According to yet another embodiment of the dispensing apparatus the actuator means is adapted to repeat a cycle of dispensing stroke steps, wherein the cycle of dispensing stroke steps takes place along the length of the substance tube between an upper first position of the rollers and a lower second position of the rollers which cycle comprises a first dispensing stroke step, in which the rollers move towards each other from a starting position to an intermediate third position between the upper first position and the lower second position to reduce the gap between the rollers and squeeze the substance tube, a second dispensing stroke step, in which the contrarotating rollers move to the upper first position of the rollers, a third dispensing stroke step, in which the rollers move to the lower second position of the rollers, a fourth dispensing stroke step, in which the rollers move to an intermediate fourth position between the upper first position and the lower second position, a fifth dispensing stroke step, in which the rollers move apart to regain the gap between the rollers, and a sixth dispensing stroke step, in which the rollers return to their starting position. If the substance tube is arranged vertically, the intermediate fourth position of the rollers lies below the upper first position and the intermediate third position, respectively, and shortly above, for example one centimetre, the lower second position. By moving the rollers from the lower second position to the intermediate third position while the rollers squeeze the substance tube it is advantageously achieved that a small amount of substance is drawn back into the tube in a direction opposite the discharge direction. This may lead to a dispensing process that is more hygienic and exhibits less substance loss, since substance remaining at the discharge opening after discharge has taken place is drawn back a short distance into the tube.

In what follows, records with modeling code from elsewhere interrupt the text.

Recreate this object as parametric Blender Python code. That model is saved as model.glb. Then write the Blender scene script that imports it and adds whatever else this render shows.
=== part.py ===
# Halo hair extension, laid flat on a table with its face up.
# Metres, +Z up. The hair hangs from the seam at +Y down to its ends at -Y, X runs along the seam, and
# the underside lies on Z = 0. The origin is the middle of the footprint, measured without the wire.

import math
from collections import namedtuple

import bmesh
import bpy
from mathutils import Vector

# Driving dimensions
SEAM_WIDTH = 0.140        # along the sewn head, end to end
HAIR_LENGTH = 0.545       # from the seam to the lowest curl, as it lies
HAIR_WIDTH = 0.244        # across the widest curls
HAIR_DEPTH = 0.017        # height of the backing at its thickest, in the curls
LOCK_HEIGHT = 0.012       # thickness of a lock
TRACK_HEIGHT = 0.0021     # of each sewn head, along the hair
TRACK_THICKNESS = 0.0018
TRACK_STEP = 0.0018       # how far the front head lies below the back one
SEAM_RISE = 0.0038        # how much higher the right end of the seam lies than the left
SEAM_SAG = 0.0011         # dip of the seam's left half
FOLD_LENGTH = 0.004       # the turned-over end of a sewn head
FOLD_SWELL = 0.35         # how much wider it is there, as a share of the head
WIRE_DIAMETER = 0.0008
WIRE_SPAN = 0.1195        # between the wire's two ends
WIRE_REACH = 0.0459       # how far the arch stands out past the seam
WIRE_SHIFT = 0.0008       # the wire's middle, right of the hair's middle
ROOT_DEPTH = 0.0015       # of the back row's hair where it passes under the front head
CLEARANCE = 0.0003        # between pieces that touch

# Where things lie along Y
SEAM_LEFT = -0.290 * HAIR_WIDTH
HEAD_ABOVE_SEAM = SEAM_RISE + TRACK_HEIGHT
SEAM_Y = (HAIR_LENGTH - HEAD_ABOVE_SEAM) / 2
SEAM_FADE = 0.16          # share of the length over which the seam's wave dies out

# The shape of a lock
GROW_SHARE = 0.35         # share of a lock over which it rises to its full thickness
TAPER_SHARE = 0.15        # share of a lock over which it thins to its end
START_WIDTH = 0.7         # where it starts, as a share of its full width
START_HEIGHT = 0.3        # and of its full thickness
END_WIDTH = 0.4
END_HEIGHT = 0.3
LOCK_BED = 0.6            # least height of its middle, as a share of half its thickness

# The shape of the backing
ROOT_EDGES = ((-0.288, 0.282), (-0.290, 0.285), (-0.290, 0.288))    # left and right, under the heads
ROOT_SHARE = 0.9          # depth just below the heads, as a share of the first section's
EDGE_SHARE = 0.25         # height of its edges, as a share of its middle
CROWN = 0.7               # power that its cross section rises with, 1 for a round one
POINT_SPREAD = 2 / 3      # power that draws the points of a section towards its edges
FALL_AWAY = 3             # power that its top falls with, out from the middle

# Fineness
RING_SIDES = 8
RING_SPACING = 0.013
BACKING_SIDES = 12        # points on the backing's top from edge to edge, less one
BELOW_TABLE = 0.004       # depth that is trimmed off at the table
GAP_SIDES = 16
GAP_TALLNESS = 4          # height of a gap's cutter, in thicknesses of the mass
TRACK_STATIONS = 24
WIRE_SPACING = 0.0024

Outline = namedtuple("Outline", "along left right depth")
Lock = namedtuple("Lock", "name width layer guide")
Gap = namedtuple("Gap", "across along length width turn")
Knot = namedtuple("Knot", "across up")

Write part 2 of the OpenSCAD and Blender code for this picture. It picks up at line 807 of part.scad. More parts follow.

In an expedient embodiment of the dispensing apparatus the actuator means is adapted to repeat a cycle of dispensing stroke steps, wherein the rollers follow along a rectangular travel path at least during part of the cycle. Hereby, it is achieved that the dispensing stroke steps are more precise and result in a more precise dispensing process as opposed to systems employing an arcuate travel path of the rollers. With the latter the tube is compressed and distended more gradually both over time and over length, whereas a rectangular travel path ensures a more prompt and precise regulation of the discharge process in response to changes in the rollers' relative position. Accordingly, a rectangular travel path permits sharper compression profiles when, for example, the degree of tube compression is plotted versus time. With a rectangular travel path the dispensed substance volume relates to a more defined and confined tube-compression pattern, which is not only accurate and repeatable, but renders a precise dispensing more independent of variations in the substance's viscosity

A rectangular travel path is made possible by roller actuation means that permit free and independent movement of the rollers both in the vertical and in the horizontal direction. These may include a gear transmission for actuation of the vertical movement of the rollers parallel to the length of the substance tube. Independent pneumatic cylinders may be used for actuating horizontal movement of the rollers in a direction perpendicular to the longitudinal axis of the substance tube. Both for horizontal and vertical movement of the rollers any suitable actuation means may be used, including electrically or mechanically actuated pistons.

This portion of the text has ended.